Social arenas where gay people can feel OK are important. Ivar Matlaus Bokkafe at Svartlamon in Trondheim is open, points out Eivind Rindal and Kaja Colin Borgersen Bojer.  

“I meet many people who miss places where they can dare to be open and express themselves. This indicates that we still have a long way to go in our society. Many invisible gay people are still out there holding themselves back and the way they want to express themselves as people,” he says.

Underground movements have always been important to young people who feel different. The need for a common arena among LGBTI people is big, and it used to be better believes Rindal.

“There used to be a more diverse milieu. Now a lot has moved online. The social fabric is about to be lost. But the feeling of togetherness is something people want,” he says. He has been working with the Trondheim Pride parade for nearly ten years.

“Many want less alienation and want to not have to think about whether they present in a ‘correct manner’ with the correct social codes. This is one of several themes it could be interesting to research,” says Rindal.

Living conditions across Norway

On commission from the Norwegian Directorate for Children, Youth and Family Affairs (Bufdir) researchers are now cooperating on a nation-wide survey. It is called “LGBTIQ living conditions 2020”. The survey is being conducted by the Department of Psychosocial Science at the University of Bergen and the Nordland Research Institute. 

The last major quantitative living condition survey among LGBT people in Norway was published in 2013, says Elisabeth Stubberud.
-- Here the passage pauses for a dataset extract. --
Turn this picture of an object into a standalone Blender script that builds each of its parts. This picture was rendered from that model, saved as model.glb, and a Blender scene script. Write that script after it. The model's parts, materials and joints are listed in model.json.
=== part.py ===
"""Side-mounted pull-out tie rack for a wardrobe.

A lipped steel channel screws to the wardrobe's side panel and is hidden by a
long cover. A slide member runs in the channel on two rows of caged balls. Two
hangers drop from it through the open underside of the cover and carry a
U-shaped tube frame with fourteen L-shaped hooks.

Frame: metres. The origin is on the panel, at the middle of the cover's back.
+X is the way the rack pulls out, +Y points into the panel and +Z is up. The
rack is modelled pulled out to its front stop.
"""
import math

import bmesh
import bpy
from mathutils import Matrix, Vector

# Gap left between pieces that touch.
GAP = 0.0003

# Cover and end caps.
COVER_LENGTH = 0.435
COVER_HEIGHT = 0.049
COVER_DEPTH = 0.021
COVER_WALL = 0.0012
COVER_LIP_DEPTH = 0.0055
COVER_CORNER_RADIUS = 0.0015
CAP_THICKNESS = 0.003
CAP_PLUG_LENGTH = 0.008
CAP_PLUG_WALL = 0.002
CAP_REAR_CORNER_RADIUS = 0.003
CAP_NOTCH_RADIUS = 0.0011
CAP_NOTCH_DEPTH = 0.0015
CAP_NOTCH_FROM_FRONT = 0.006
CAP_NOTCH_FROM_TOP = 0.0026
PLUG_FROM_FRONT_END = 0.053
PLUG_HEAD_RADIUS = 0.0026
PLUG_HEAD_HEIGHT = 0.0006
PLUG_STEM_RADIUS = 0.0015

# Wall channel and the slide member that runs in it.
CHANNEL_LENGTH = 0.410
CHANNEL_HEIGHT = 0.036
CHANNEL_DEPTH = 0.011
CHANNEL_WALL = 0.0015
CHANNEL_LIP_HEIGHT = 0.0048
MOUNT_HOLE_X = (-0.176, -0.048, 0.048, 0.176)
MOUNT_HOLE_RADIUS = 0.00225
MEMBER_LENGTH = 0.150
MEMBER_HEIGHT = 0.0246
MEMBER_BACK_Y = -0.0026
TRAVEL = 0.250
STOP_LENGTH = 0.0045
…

She is a researcher at the Nordland Research Institute and the Norwegian University of Science and Technology (NTNU) in Trondheim. 

“In our current survey on living conditions among LHBT people, we build on the work done in 2013. We have created a set of indicators and we have some well-qualified ideas of what it is we should ask gay people. We have also looked at a larger survey of living conditions for gay people in Europe. Several of the questions used there we use in the same way and have gathered comparative numbers from a representative selection in Norway,” says Elisabeth Stubberud. The results will be published this spring.

“Pretty negative”

“We know from opinion polls that a considerable part of the population is relatively negative to gay people in general. You can expect to see this in the living condition data among gays. I still hope living conditions have improved compared to the 2013 survey. That gay people for instance feel safe enough to be open about who they are. At the same time, I am realistic,” she says.
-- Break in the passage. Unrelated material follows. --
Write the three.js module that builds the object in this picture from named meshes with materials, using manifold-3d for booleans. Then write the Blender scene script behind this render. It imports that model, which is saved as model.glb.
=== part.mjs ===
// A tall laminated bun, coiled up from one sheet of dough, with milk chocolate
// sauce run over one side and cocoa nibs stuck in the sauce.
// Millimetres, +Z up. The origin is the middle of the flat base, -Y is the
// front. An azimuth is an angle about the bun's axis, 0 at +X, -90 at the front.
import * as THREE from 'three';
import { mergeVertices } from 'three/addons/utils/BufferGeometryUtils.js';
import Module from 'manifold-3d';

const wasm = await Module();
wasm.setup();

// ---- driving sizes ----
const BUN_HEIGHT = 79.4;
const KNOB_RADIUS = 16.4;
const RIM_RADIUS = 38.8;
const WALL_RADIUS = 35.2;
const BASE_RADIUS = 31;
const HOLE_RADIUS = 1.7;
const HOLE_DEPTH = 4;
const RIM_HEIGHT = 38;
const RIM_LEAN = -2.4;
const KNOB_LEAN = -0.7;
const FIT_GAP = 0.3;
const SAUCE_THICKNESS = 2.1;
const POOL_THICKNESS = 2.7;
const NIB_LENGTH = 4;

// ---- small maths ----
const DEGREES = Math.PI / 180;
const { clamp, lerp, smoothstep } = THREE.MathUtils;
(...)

“The recent trans debates in Norwegian media have been ugly. I think the reason is a combination of most people having very little knowledge of trans issues, while most people are very interested in genders,” she says.

 Elisabeth Stubberud

Elisabeth Stubberud at NTNU in Trondheim is conducting a survey on living condition among LGBTI people across Norway on commission from Bufdir.

“We live in a culture where it is important to sort things according to gender. If something goes against the usual categories, people can become quite agitated. Some trans people embody what many in society feel to be difficult to relate to: that gender does not have to be about man or woman, but that it can rather be considered to be a spectrum.

"Trans people who participate in media debates must sadly put up with some hateful statements, perhaps because of this. I am curious to see what kind of data we get for trans people’s living conditions, as this has not been reported in a quantitative way earlier in Norway,” she says. 

“I am a researcher and an activist and I believe it is possible to do something. I am also very worried. We see a backlash right now, especially in Eastern Europe, where it is not OK to be gay – for instance in Poland and Russia. The so-called ‘anti-gender movement’ has a parallel to the trans debate here at home. Those who follow this ideology have a conservative understanding of gender – that there can be nothing in between being a woman or a man,” explains Stubberud.

More research

She believes LGBT research otherwise to be rather limited. 

“Some of us who are gender researchers in Norway are interested in gay theory. It was easier to get finance for research before. Several of us are interested in more gay research,” she says.

“There are still many young people who feel it is difficult to come out. Many spend years before telling family and friends anything about their sexual orientation or gender identity. It surprises me that things are still this bad. Society must realise that we still have some way to go, and show that there is space for diversity.

"Adults are responsible for not presuming their children are straight. Employees in education, health and child services are responsible for presuming that children could be gay. This concerns us all every day, and it is not something that concerns somebody else somewhere else,” Stubberud says.

She does not think there are major differences in attitude based on parents’ education or whether people live in the city or in the countryside. 

“Update is needed”

Anna Bjørshol is head of department at the Norwegian Directorate for Children, Youth and Family Affairs, Bufdir, which advises the Government on policies concerning gay equality and rights.

“Research has shown that LGBTI people on average have worse living conditions than the population in general. It is for instance more common for gay people to experience psychological problems and hate crime. Although we have some knowledge, in general there is little research and other information about conditions for LGBTI people in Norway.

"The background for commissioning this survey is that we need up-to-date knowledge of how gay people experience living in Norway. This is a unique and historic survey because it is the first major and national survey on living conditions for trans people and non-binary people in Norway,” Bjørshol tells the Nordic Labour Journal.

Housing policy for gay people

is one of several themes occupying Kaja Colin Borgersen Bojer and Eivind Rindal. In the picture above they are stood in front of the grey mini house where Bojer lives at Svartlamon in Trondheim.